Ian Holloway’s Rovers legacy spans 21 years across 4 different spells with the club, playing over 400 games as a player in 3 separate runs and a further 5 year managerial career. A man so quintessentially Bristolian he has become a household name across the entire county, a man who’s famous – or infamous quotes about everything from comparing wins to pulling women and the size of a certain part of an old pet hamster.. make him one of the most recognisable faces in football to this day, and it all began in 1980 at the home of his local club.
Ian was born in Bristol 1963 and was promoted from an apprenticeship at Bristol Rovers in 1981. After a largely successful spell and blossoming in his early 20s, Wimbledon signed the midfielder for an estimated £35,000 and despite only being there for a single season, he achieved promotion to the top flight with the London club. His next and consecutive short spell was at local rivals Brentford, signing for approximately £25,000. A short loan back to the south west with Torquay followed before Ian returned for his second spell back at his beloved Bristol Rovers.
It was this second spell that would be a defining period in his player career. Playing almost every single game in 4 years under Gerry Francis before writing himself along with his teammates into the history books on the 2nd May 1989. On arguably the biggest day in the club’s history, Rovers beat local rivals Bristol City 3-0 and Holloway himself would be on the score sheet, slotting home a penalty after a brace from Devon White. The result helped Rovers leapfrog City with only one game to go, Rovers would go on to win, officially securing the title and promotion to the Second Division. Upon Gerry Francis departure to then First Division QPR, Ian Holloway followed him to London, ending his famous second spell with the club. Ian would have a largely successful five years in London, before returning for a remarkable third spell at Rovers, progressing from player, to player l manager and finally to manager.
Ian’s first season as a player manager was a ‘steadying the ship’ process, keeping Rovers in the league before an extremely successful second season, narrowly losing out in the Play Off Semi-Finals in 1997. The following year was back to mid table mediocrity and Ian announced he would retire from professional football, focusing all his efforts on becoming a full time manager. His final season in charge of the Gas would see Rovers finish 7th before he was once against poached by Queens Park Rangers.
Holloway would suffer relegation from the First Division in his first half season at the Hoops, unable to salvage a difficult situation following taking over the club in February. He stayed on following the relegation and after a few settled seasons, QPR, they were promoted back in 2004. His tenure ended on controversial terms, sent on ‘gardening leave’ two years after this promotion, and rather then growing his vegetables, it transpired that recent rumours linking him to Leicester has marred his relationship with the owners.
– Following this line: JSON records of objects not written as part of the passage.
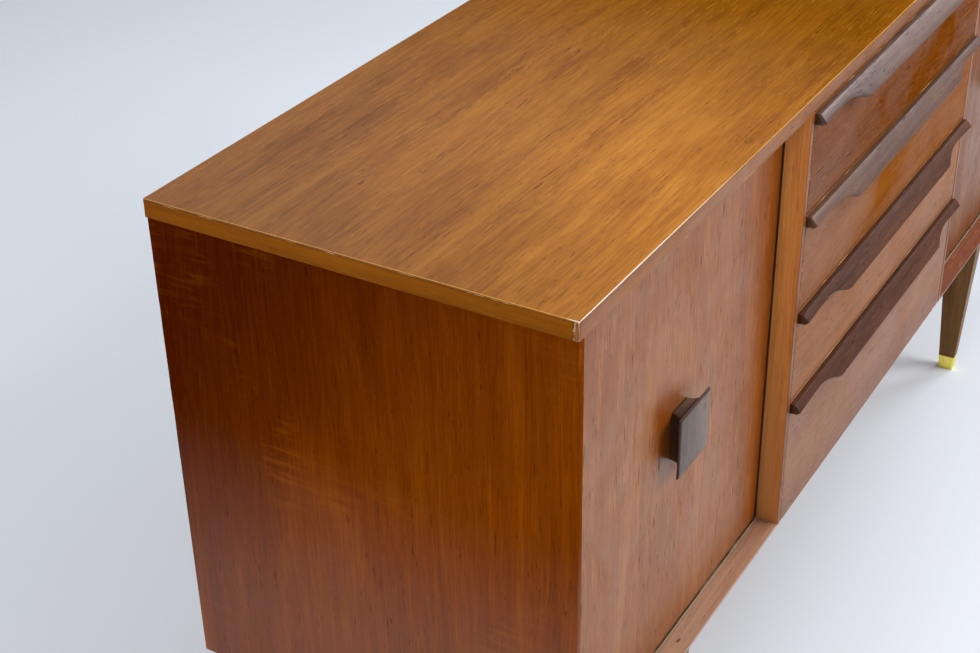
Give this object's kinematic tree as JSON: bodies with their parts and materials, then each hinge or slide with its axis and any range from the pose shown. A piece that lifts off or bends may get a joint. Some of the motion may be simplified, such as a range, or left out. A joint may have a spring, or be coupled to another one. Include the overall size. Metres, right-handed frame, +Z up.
{
  "type": "sideboard",
  "caption": "Low wooden sideboard: a central bank of drawers with carved handles between two recessed cupboards, on tapered legs with brass ferrules.",
  "frame": {"origin": "on the floor, below the middle of the bounding box", "axes": "+X along the length to the right as seen from the front, -Y out of the front, +Z up"},
  "size_m": [1.6, 0.4716, 0.795],
  "materials": {
    "top_veneer": "satin lacquer over golden brown veneer",
    "edge_band": "satin lacquer, worn along the edges",
    "case_veneer": "satin lacquer over red-brown veneer",
    "front_veneer": "glossy lacquer over open-pored veneer",
    "stile_wood": "satin lacquer over solid wood",
    "handle_wood": "satin lacquer over dark solid wood",
    "leg_wood": "satin lacquer over solid wood",
    "inside_wood": "thin lacquer",
    "drawer_wood": "bare, sanded",
    "brass": "polished, lightly tarnished",
    "steel": "zinc plated"
  },
  "bodies": {
    "case": {"top_panel": "top_veneer", "top_edge_bands": "edge_band", "left_end_panel": "case_veneer", "right_end_panel": "case_veneer", "bottom_panel": "inside_wood", "left_bottom_rail": "front_veneer", "right_bottom_rail": "front_veneer", "left_divider": "inside_wood", "right_divider": "inside_wood", "left_stile": "stile_wood", "right_stile": "stile_wood", "back_panel": "inside_wood", "back_screws": "steel", "drawer_runners": "inside_wood", "left_shelf": "inside_wood", "right_shelf": "inside_wood", "shelf_pins": "brass", "front_left_leg": "leg_wood", "front_right_leg": "leg_wood", "back_left_leg": "leg_wood", "back_right_leg": "leg_wood", "front_left_ferrule": "brass", "front_right_ferrule": "brass", "back_left_ferrule": "brass", "back_right_ferrule": "brass", "leg_inserts": "steel", "leg_bolts": "steel", "left_hinge_case_leaves": "brass", "right_hinge_case_leaves": "brass", "hinge_pins": "brass", "door_catches": "steel"},
    "left_door_body": {"left_door": "front_veneer", "left_pull": "handle_wood", "left_hinge_door_leaves": "brass", "left_strike_plate": "steel"},
    "right_door_body": {"right_door": "front_veneer", "right_pull": "handle_wood", "right_hinge_door_leaves": "brass", "right_strike_plate": "steel"},
    "drawer_1": {"drawer_1_front": "front_veneer", "drawer_1_sides": "drawer_wood", "drawer_1_back": "drawer_wood", "drawer_1_bottom": "drawer_wood", "drawer_1_handle": "handle_wood"},
    "drawer_2": {"drawer_2_front": "front_veneer", "drawer_2_sides": "drawer_wood", "drawer_2_back": "drawer_wood", "drawer_2_bottom": "drawer_wood", "drawer_2_handle": "handle_wood"},
    "drawer_3": {"drawer_3_front": "front_veneer", "drawer_3_sides": "drawer_wood", "drawer_3_back": "drawer_wood", "drawer_3_bottom": "drawer_wood", "drawer_3_handle": "handle_wood"},
    "drawer_4": {"drawer_4_front": "front_veneer", "drawer_4_sides": "drawer_wood", "drawer_4_back": "drawer_wood", "drawer_4_bottom": "drawer_wood", "drawer_4_handle": "handle_wood"}
  },
  "joints": [
    {"name": "left_door_hinge", "type": "hinge", "parent": "case", "child": "left_door_body", "pos_m": [-0.7873, -0.19065, 0.516], "axis": [0, 0, -1], "range_deg": [0, 100]},
    {"name": "right_door_hinge", "type": "hinge", "parent": "case", "child": "right_door_body", "pos_m": [0.7873, -0.19065, 0.516], "axis": [0, 0, 1], "range_deg": [0, 100]},
    {"name": "drawer_1_slide", "type": "slide", "parent": "case", "child": "drawer_1", "axis": [0, -1, 0], "range_m": [0, 0.3]},
    {"name": "drawer_2_slide", "type": "slide", "parent": "case", "child": "drawer_2", "axis": [0, -1, 0], "range_m": [0, 0.3]},
    {"name": "drawer_3_slide", "type": "slide", "parent": "case", "child": "drawer_3", "axis": [0, -1, 0], "range_m": [0, 0.3]},
    {"name": "drawer_4_slide", "type": "slide", "parent": "case", "child": "drawer_4", "axis": [0, -1, 0], "range_m": [0, 0.3]}
  ]
}
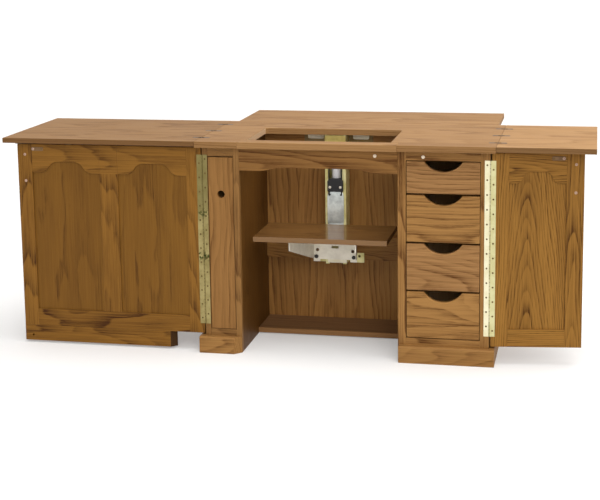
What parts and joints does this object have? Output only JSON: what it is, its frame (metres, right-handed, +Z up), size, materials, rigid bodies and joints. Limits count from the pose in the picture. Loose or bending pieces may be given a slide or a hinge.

Ian then returned to the South West, taking charge of Plymouth Argyle. He instantly became a folk hero at the club, famously offering to buy the entire away support a drink following his first away win at Sunderland. Incredibly, Leicester City would once again play a part in Holloway’s managerial career, causing more friction following their vacancy in 2007. Despite Plymouth initially claiming he would be tied by his contract, Ian would finally get his move, signing a three year deal at the Walkers Stadium.
Holloway would make two different pieces of history at Leicester, both negatively and positively. Firstly he became the first manager to win his first game for the club, beating his rivals Bristol City. But that being one of only 9 wins until the end of the season, Leicester were relegated to the third tier for the first time in the clubs history. Ian would also be embroiled in a war of words with Plymouth before their match that season, with his former club coming out victorious. Holloway would leave the club following this relegation.
It’s very rare a manager can be relegated from the Championship one season then promoted to the Premier League in his next managerial spell, but following a years hiatus, Ian returned to management with Blackpool, guiding them to the top flight via the play offs. Despite an infamous press conference questioning his relationship with owner Karl Oysten, where he asked the media if they thought he was a cardboard cut out, Ian signed a new contract and began life in the Premier League. Despite gaining plaudits for attractive attacking football, Blackpool would not survive the top flight, and were relegated at the hands of Manchester United. Despite a successful fight to return culminating in another play off spot, Blackpool would remain in the Championship, and Ian would leave the club after 3 years.
Crystal Palace would be the next club to profit from Ian’s new found love affair with Championship success, starting with a thumping 5-0 win against Ipswich and ending with securing promotion to the Premier League, again through the play offs. Sadly for Ian, a sluggish start in the top flight was compounded by a heavy defeat to Fulham and the mutual termination of his managerial contract.
Staying in London, Ian took charge of Millwall, where initial success showed signs of promise, Millwall would fall into the relegation zone in 2015 and he would officially be sacked for the first time in his career. Another fairly uneventful two year stint back at QPR would follow before, despite being linked back to a move to Bristol Rovers last year, Ian would become manager and share owner at League Two club Grimbsy.
Ian’s inimitable style of interview, Dad dancing on the touchline and creative arrays of metaphors has helped make him one of the most recognisable characters in the entirety of English football. And one thing is for sure, we haven’t seen the last of the Grand old Duke of Bristol.